__What you need to do__: Give back, unchanged, the line with "sit() on_side(-1) main_gear();", the line with "point = shown.matrix_world", and every line between them, and no other line.
───── Collected data
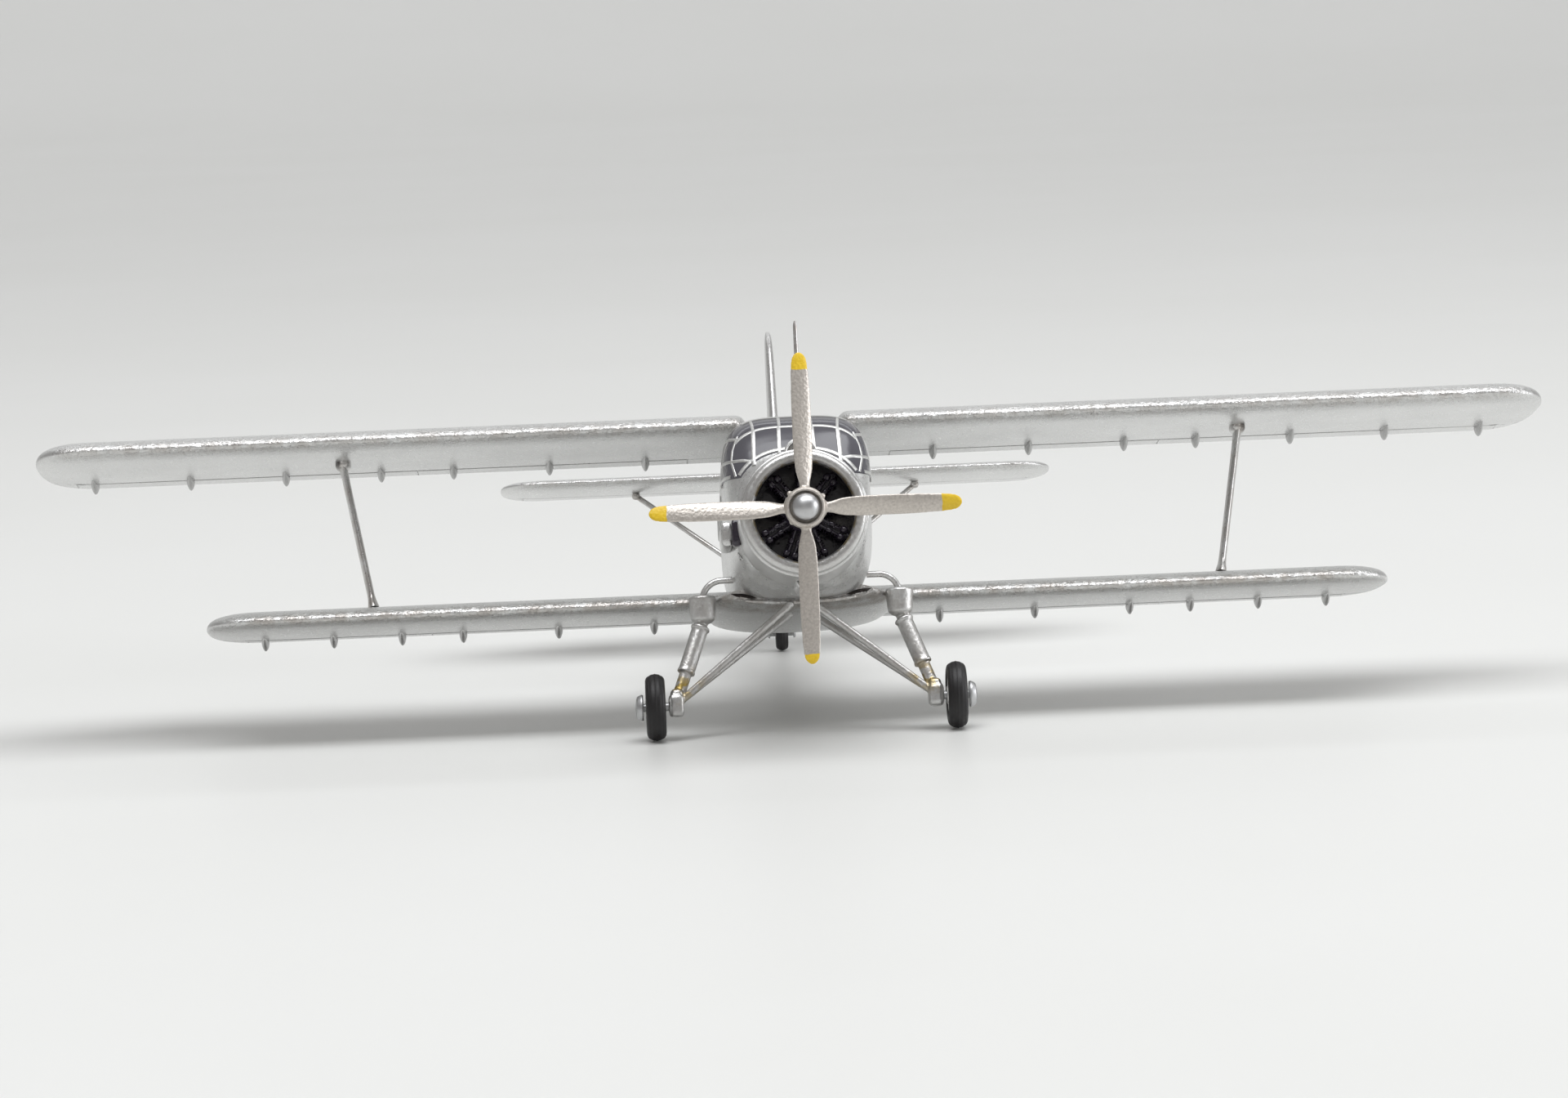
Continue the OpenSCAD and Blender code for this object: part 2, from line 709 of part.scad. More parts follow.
module axle_pin() {
  start = foot_x - foot_w / 2 + 0.15;
  color("gainsboro") turned_x(start, axle_y, -axle_z) polygon([
    [0, 0], [axle_r, 0], [axle_r, head_x - start], [head_r - 0.08, head_x - start],
    [head_r, head_x - start + 0.1], [head_r * 0.8, head_x - start + head_t * 0.8],
    [head_r * 0.4, head_x - start + head_t], [0, head_x - start + head_t]]);
}

crown = [0, tail_axle_y - 0.85, tail_axle_z + tail_r + 0.45];

module tail_fork() {
  color("silver") difference() {
    union() {
      for (s = [-1, 1]) hull() {
        along_x(s > 0 ? fork_x : -fork_x - fork_t, tail_axle_y, tail_axle_z, fork_t, 0.36, $fn = 32);
        along_x(s > 0 ? fork_x : -fork_x - fork_t, crown[1], crown[2], fork_t, 0.32, $fn = 32);
      }
      along_x(-fork_x - fork_t, crown[1], crown[2], 2 * (fork_x + fork_t), 0.32);
      rod(crown, crown + [0, -1.6, 2.4], leg_r);
    }
    body_shape();
    along_x(-2, tail_axle_y, tail_axle_z, 4, tail_pin_r);
  }
}

module tail_tyre() {
  color("black") turned_x(0, tail_axle_y, tail_axle_z) tyre_profile(tail_r, tail_w, tail_rim_r);
}

module tail_hub() {
  color("silver") turned_x(0, tail_axle_y, tail_axle_z) difference() {
    union() {
      translate([0, -tail_w * 0.4]) square([tail_rim_r, tail_w * 0.8]);
      translate([0, -tail_w / 2]) square([tail_rim_r * 0.7, tail_w]);
    }
    translate([0, -tail_w]) square([tail_pin_r + run_gap, 2 * tail_w]);
  }
}

module tail_axle_pin() {
  reach = fork_x + fork_t;
  color("gainsboro") {
    along_x(-reach - eps, tail_axle_y, tail_axle_z, 2 * (reach + eps), tail_pin_r);
    for (side = [-1, 1]) on_side(side) along_x(reach, tail_axle_y, tail_axle_z, 0.16, 0.34);
  }
}

// ---- Stance ----

// Distance behind the hub, along the ground, of a point drawn level
function ground_y(y, z) = y * cos(ground_angle) + z * sin(ground_angle);

// The lower blade reaches furthest forward and the rudder furthest aft
front_y = min([for (row = blade_rows, p = blade_ring(row)) ground_y(-p[1], -p[2])]);
rear_y = max([for (row = fin_rows) ground_y(row[2], row[0])]);

module sit() {
  translate([0, -(front_y + rear_y) / 2, hub_z]) rotate([-ground_angle, 0, 0]) children();
}

sit() fuselage();
sit() cockpit_hood();
sit() portholes();  // porthole_left
sit() on_side(-1) portholes();  // porthole_right
sit() cowling();
sit() engine();
sit() carburettor_scoop();
sit() oil_cooler();
sit() exhaust_pipe();
sit() propeller();
sit() propeller_pin();
sit() upper_wing(1);  // upper_wing_left
sit() upper_wing(-1);  // upper_wing_right
sit() lower_wing();
sit() interplane_strut();  // interplane_strut_left
sit() on_side(-1) interplane_strut();  // interplane_strut_right
sit() tailplane(1);  // tailplane_left
sit() tailplane(-1);  // tailplane_right
sit() tail_brace();  // tail_brace_left
sit() on_side(-1) tail_brace();  // tail_brace_right
sit() antenna_mast();
sit() main_gear();  // main_gear_left
sit() on_side(-1) main_gear();  // main_gear_right
sit() gear_brace();  // gear_brace_left
sit() on_side(-1) gear_brace();  // gear_brace_right
sit() main_tyre();  // tyre_left
sit() on_side(-1) main_tyre();  // tyre_right
sit() main_hub();  // wheel_hub_left
sit() on_side(-1) main_hub();  // wheel_hub_right
sit() axle_pin();  // axle_pin_left
sit() on_side(-1) axle_pin();  // axle_pin_right
sit() tail_fork();
sit() tail_tyre();
sit() tail_hub();
sit() tail_axle_pin();
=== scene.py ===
# %% [markdown]
# # A small silver biplane, cast in metal
#
# The object is a collector's model of a single-engined utility biplane, about nine centimetres across.
# Its body, wings and legs are zinc castings under silver lacquer, the cockpit hood is one smoked plastic
# moulding with printed frames, the engine is a black moulding, and the tyres are rubber.
#
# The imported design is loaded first, as a fixed frame.  It holds the sizes and the turning axes, and every
# surface made below is laid on it.

# %% Load the fixed frame
import json
import math

import bpy
import numpy as np
from mathutils import Matrix, Vector


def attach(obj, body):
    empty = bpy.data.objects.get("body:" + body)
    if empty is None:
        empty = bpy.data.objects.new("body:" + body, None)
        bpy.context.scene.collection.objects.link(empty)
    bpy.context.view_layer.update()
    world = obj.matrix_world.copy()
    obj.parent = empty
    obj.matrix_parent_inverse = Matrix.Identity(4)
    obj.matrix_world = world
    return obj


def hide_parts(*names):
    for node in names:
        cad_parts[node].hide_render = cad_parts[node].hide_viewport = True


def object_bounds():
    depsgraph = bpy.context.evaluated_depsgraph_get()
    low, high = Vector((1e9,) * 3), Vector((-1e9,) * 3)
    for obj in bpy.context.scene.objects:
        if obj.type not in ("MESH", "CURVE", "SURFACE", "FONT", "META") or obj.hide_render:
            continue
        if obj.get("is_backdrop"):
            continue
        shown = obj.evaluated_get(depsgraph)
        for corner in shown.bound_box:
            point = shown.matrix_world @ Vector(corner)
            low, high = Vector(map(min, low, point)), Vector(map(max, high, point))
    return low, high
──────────
__Full answer__:
sit() on_side(-1) main_gear();  // main_gear_right
sit() gear_brace();  // gear_brace_left
sit() on_side(-1) gear_brace();  // gear_brace_right
sit() main_tyre();  // tyre_left
sit() on_side(-1) main_tyre();  // tyre_right
sit() main_hub();  // wheel_hub_left
sit() on_side(-1) main_hub();  // wheel_hub_right
sit() axle_pin();  // axle_pin_left
sit() on_side(-1) axle_pin();  // axle_pin_right
sit() tail_fork();
sit() tail_tyre();
sit() tail_hub();
sit() tail_axle_pin();
=== scene.py ===
# %% [markdown]
# # A small silver biplane, cast in metal
#
# The object is a collector's model of a single-engined utility biplane, about nine centimetres across.
# Its body, wings and legs are zinc castings under silver lacquer, the cockpit hood is one smoked plastic
# moulding with printed frames, the engine is a black moulding, and the tyres are rubber.
#
# The imported design is loaded first, as a fixed frame.  It holds the sizes and the turning axes, and every
# surface made below is laid on it.

# %% Load the fixed frame
import json
import math

import bpy
import numpy as np
from mathutils import Matrix, Vector


def attach(obj, body):
    empty = bpy.data.objects.get("body:" + body)
    if empty is None:
        empty = bpy.data.objects.new("body:" + body, None)
        bpy.context.scene.collection.objects.link(empty)
    bpy.context.view_layer.update()
    world = obj.matrix_world.copy()
    obj.parent = empty
    obj.matrix_parent_inverse = Matrix.Identity(4)
    obj.matrix_world = world
    return obj


def hide_parts(*names):
    for node in names:
        cad_parts[node].hide_render = cad_parts[node].hide_viewport = True


def object_bounds():
    depsgraph = bpy.context.evaluated_depsgraph_get()
    low, high = Vector((1e9,) * 3), Vector((-1e9,) * 3)
    for obj in bpy.context.scene.objects:
        if obj.type not in ("MESH", "CURVE", "SURFACE", "FONT", "META") or obj.hide_render:
            continue
        if obj.get("is_backdrop"):
            continue
        shown = obj.evaluated_get(depsgraph)
        for corner in shown.bound_box:
            point = shown.matrix_world @ Vector(corner)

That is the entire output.